Dataset excerpt:

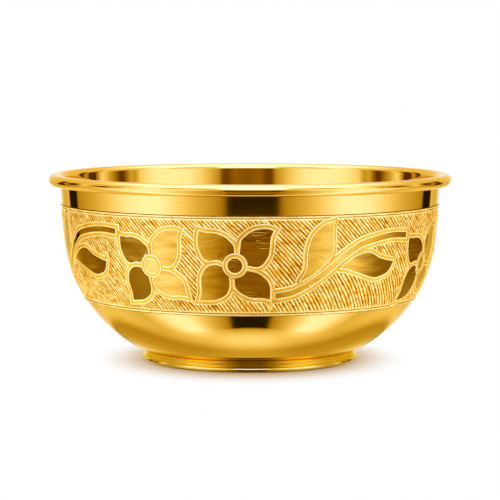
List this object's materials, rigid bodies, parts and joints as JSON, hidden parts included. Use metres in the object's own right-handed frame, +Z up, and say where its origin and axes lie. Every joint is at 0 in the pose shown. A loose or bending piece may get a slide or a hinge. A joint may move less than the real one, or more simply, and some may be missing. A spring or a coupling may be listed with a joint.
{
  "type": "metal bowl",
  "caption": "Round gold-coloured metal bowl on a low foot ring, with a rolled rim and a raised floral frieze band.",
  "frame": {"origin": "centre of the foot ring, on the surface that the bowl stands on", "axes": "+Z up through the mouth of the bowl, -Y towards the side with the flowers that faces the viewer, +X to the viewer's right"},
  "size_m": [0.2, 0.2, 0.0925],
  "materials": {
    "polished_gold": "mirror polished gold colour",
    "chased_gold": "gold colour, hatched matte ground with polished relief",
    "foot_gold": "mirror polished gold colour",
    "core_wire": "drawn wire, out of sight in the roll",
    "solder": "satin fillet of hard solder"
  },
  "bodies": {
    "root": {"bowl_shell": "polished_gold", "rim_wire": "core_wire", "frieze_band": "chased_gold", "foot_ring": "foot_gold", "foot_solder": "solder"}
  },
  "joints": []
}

Exercise details: Repeat the lines above exactly.

Written response:
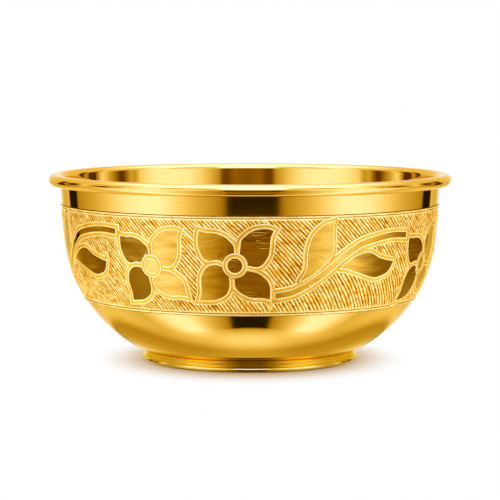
List this object's materials, rigid bodies, parts and joints as JSON, hidden parts included. Use metres in the object's own right-handed frame, +Z up, and say where its origin and axes lie. Every joint is at 0 in the pose shown. A loose or bending piece may get a slide or a hinge. A joint may move less than the real one, or more simply, and some may be missing. A spring or a coupling may be listed with a joint.
{
  "type": "metal bowl",
  "caption": "Round gold-coloured metal bowl on a low foot ring, with a rolled rim and a raised floral frieze band.",
  "frame": {"origin": "centre of the foot ring, on the surface that the bowl stands on", "axes": "+Z up through the mouth of the bowl, -Y towards the side with the flowers that faces the viewer, +X to the viewer's right"},
  "size_m": [0.2, 0.2, 0.0925],
  "materials": {
    "polished_gold": "mirror polished gold colour",
    "chased_gold": "gold colour, hatched matte ground with polished relief",
    "foot_gold": "mirror polished gold colour",
    "core_wire": "drawn wire, out of sight in the roll",
    "solder": "satin fillet of hard solder"
  },
  "bodies": {
    "root": {"bowl_shell": "polished_gold", "rim_wire": "core_wire", "frieze_band": "chased_gold", "foot_ring": "foot_gold", "foot_solder": "solder"}
  },
  "joints": []
}